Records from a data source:
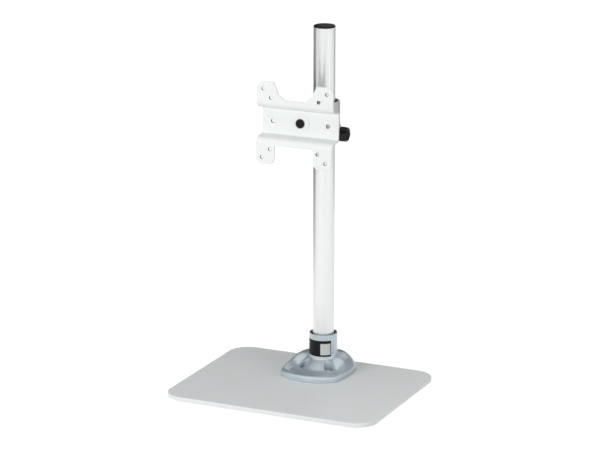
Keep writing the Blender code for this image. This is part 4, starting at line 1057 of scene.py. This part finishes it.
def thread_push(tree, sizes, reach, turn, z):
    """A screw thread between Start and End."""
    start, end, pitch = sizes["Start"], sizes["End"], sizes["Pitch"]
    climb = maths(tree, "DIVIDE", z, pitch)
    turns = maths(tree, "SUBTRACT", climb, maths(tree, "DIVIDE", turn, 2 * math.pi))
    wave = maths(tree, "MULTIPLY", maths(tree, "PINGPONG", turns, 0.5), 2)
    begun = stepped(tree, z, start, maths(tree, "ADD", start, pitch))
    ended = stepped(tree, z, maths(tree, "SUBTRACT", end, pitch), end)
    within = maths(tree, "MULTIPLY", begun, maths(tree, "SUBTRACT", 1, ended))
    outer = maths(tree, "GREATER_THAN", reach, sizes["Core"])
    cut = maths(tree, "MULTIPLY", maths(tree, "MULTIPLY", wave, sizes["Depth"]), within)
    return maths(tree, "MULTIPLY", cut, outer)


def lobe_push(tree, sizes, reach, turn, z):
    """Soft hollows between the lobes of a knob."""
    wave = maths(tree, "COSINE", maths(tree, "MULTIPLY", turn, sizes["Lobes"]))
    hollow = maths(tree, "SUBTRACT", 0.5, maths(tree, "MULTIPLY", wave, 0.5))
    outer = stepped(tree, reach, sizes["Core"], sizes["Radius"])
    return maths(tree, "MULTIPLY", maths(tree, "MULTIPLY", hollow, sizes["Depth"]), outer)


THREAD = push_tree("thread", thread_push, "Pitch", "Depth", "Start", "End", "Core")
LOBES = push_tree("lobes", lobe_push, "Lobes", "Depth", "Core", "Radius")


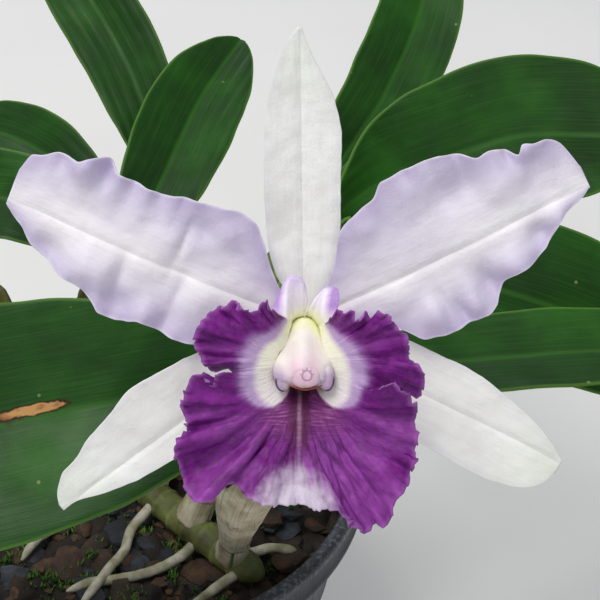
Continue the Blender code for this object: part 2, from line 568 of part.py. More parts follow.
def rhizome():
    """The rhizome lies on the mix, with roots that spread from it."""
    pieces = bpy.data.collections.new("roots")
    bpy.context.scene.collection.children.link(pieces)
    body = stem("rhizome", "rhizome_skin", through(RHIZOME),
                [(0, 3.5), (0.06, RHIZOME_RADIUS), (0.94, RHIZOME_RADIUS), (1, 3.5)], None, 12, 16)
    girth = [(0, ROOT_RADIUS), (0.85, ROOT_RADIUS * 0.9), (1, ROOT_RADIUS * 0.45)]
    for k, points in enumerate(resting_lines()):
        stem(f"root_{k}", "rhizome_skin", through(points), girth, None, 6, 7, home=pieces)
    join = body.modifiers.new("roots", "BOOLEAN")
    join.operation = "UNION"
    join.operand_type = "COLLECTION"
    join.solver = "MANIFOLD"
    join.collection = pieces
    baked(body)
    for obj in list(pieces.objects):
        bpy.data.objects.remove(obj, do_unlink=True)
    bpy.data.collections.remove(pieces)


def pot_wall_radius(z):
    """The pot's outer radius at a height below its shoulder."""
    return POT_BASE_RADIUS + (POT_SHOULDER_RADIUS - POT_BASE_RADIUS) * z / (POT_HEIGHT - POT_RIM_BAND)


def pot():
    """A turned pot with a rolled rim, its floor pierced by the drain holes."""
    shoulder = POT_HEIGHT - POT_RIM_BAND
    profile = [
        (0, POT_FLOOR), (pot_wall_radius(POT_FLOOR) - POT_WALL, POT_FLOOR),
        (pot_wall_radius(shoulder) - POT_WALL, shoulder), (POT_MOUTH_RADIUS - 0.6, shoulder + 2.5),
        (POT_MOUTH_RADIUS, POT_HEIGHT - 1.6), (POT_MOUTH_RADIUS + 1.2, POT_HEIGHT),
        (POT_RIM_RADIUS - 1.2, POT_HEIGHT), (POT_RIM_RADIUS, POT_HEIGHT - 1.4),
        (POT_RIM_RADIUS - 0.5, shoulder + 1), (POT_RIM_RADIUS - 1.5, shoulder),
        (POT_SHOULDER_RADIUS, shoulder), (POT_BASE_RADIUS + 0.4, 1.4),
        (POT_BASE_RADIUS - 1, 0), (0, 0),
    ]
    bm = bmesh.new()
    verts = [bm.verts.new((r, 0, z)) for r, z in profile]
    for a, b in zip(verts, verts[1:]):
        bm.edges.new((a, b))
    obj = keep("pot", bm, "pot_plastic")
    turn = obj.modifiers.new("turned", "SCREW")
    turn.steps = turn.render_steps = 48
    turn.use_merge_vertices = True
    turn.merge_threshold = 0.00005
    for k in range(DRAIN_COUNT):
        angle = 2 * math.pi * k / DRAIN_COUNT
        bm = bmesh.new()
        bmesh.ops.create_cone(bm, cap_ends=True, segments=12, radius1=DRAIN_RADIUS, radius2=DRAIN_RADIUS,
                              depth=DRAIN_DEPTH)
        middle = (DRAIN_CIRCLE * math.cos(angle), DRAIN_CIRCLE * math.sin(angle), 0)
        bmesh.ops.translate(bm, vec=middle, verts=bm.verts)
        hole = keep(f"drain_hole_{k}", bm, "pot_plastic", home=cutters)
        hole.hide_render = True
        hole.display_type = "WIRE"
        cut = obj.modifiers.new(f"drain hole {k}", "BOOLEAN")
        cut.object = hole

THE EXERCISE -
Print all the data exactly.

CORRECT ANSWER -
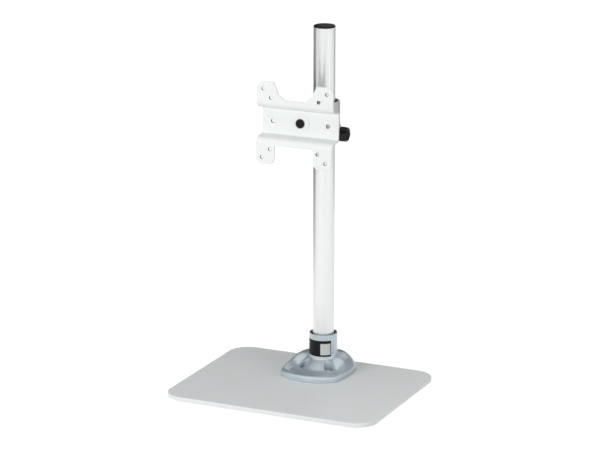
Keep writing the Blender code for this image. This is part 4, starting at line 1057 of scene.py. This part finishes it.
def thread_push(tree, sizes, reach, turn, z):
    """A screw thread between Start and End."""
    start, end, pitch = sizes["Start"], sizes["End"], sizes["Pitch"]
    climb = maths(tree, "DIVIDE", z, pitch)
    turns = maths(tree, "SUBTRACT", climb, maths(tree, "DIVIDE", turn, 2 * math.pi))
    wave = maths(tree, "MULTIPLY", maths(tree, "PINGPONG", turns, 0.5), 2)
    begun = stepped(tree, z, start, maths(tree, "ADD", start, pitch))
    ended = stepped(tree, z, maths(tree, "SUBTRACT", end, pitch), end)
    within = maths(tree, "MULTIPLY", begun, maths(tree, "SUBTRACT", 1, ended))
    outer = maths(tree, "GREATER_THAN", reach, sizes["Core"])
    cut = maths(tree, "MULTIPLY", maths(tree, "MULTIPLY", wave, sizes["Depth"]), within)
    return maths(tree, "MULTIPLY", cut, outer)


def lobe_push(tree, sizes, reach, turn, z):
    """Soft hollows between the lobes of a knob."""
    wave = maths(tree, "COSINE", maths(tree, "MULTIPLY", turn, sizes["Lobes"]))
    hollow = maths(tree, "SUBTRACT", 0.5, maths(tree, "MULTIPLY", wave, 0.5))
    outer = stepped(tree, reach, sizes["Core"], sizes["Radius"])
    return maths(tree, "MULTIPLY", maths(tree, "MULTIPLY", hollow, sizes["Depth"]), outer)


THREAD = push_tree("thread", thread_push, "Pitch", "Depth", "Start", "End", "Core")
LOBES = push_tree("lobes", lobe_push, "Lobes", "Depth", "Core", "Radius")


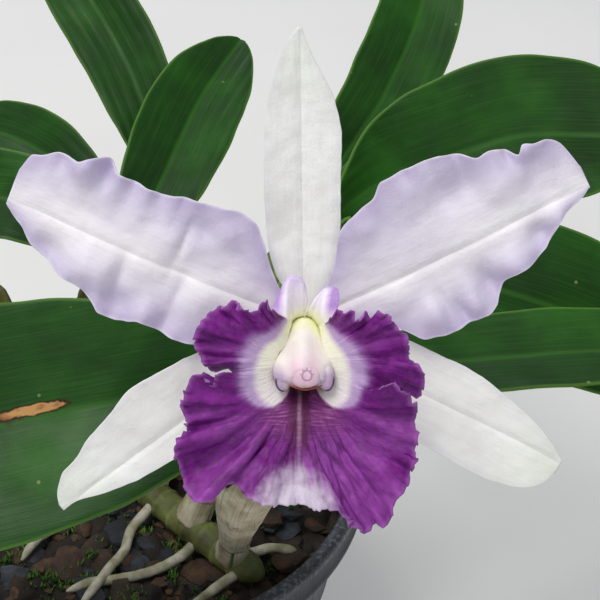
Continue the Blender code for this object: part 2, from line 568 of part.py. More parts follow.
def rhizome():
    """The rhizome lies on the mix, with roots that spread from it."""
    pieces = bpy.data.collections.new("roots")
    bpy.context.scene.collection.children.link(pieces)
    body = stem("rhizome", "rhizome_skin", through(RHIZOME),
                [(0, 3.5), (0.06, RHIZOME_RADIUS), (0.94, RHIZOME_RADIUS), (1, 3.5)], None, 12, 16)
    girth = [(0, ROOT_RADIUS), (0.85, ROOT_RADIUS * 0.9), (1, ROOT_RADIUS * 0.45)]
    for k, points in enumerate(resting_lines()):
        stem(f"root_{k}", "rhizome_skin", through(points), girth, None, 6, 7, home=pieces)
    join = body.modifiers.new("roots", "BOOLEAN")
    join.operation = "UNION"
    join.operand_type = "COLLECTION"
    join.solver = "MANIFOLD"
    join.collection = pieces
    baked(body)
    for obj in list(pieces.objects):
        bpy.data.objects.remove(obj, do_unlink=True)
    bpy.data.collections.remove(pieces)


def pot_wall_radius(z):
    """The pot's outer radius at a height below its shoulder."""
    return POT_BASE_RADIUS + (POT_SHOULDER_RADIUS - POT_BASE_RADIUS) * z / (POT_HEIGHT - POT_RIM_BAND)


def pot():
    """A turned pot with a rolled rim, its floor pierced by the drain holes."""
    shoulder = POT_HEIGHT - POT_RIM_BAND
    profile = [
        (0, POT_FLOOR), (pot_wall_radius(POT_FLOOR) - POT_WALL, POT_FLOOR),
        (pot_wall_radius(shoulder) - POT_WALL, shoulder), (POT_MOUTH_RADIUS - 0.6, shoulder + 2.5),
        (POT_MOUTH_RADIUS, POT_HEIGHT - 1.6), (POT_MOUTH_RADIUS + 1.2, POT_HEIGHT),
        (POT_RIM_RADIUS - 1.2, POT_HEIGHT), (POT_RIM_RADIUS, POT_HEIGHT - 1.4),
        (POT_RIM_RADIUS - 0.5, shoulder + 1), (POT_RIM_RADIUS - 1.5, shoulder),
        (POT_SHOULDER_RADIUS, shoulder), (POT_BASE_RADIUS + 0.4, 1.4),
        (POT_BASE_RADIUS - 1, 0), (0, 0),
    ]
    bm = bmesh.new()
    verts = [bm.verts.new((r, 0, z)) for r, z in profile]
    for a, b in zip(verts, verts[1:]):
        bm.edges.new((a, b))
    obj = keep("pot", bm, "pot_plastic")
    turn = obj.modifiers.new("turned", "SCREW")
    turn.steps = turn.render_steps = 48
    turn.use_merge_vertices = True
    turn.merge_threshold = 0.00005
    for k in range(DRAIN_COUNT):
        angle = 2 * math.pi * k / DRAIN_COUNT
        bm = bmesh.new()
        bmesh.ops.create_cone(bm, cap_ends=True, segments=12, radius1=DRAIN_RADIUS, radius2=DRAIN_RADIUS,
                              depth=DRAIN_DEPTH)
        middle = (DRAIN_CIRCLE * math.cos(angle), DRAIN_CIRCLE * math.sin(angle), 0)
        bmesh.ops.translate(bm, vec=middle, verts=bm.verts)
        hole = keep(f"drain_hole_{k}", bm, "pot_plastic", home=cutters)
        hole.hide_render = True
        hole.display_type = "WIRE"
        cut = obj.modifiers.new(f"drain hole {k}", "BOOLEAN")
        cut.object = hole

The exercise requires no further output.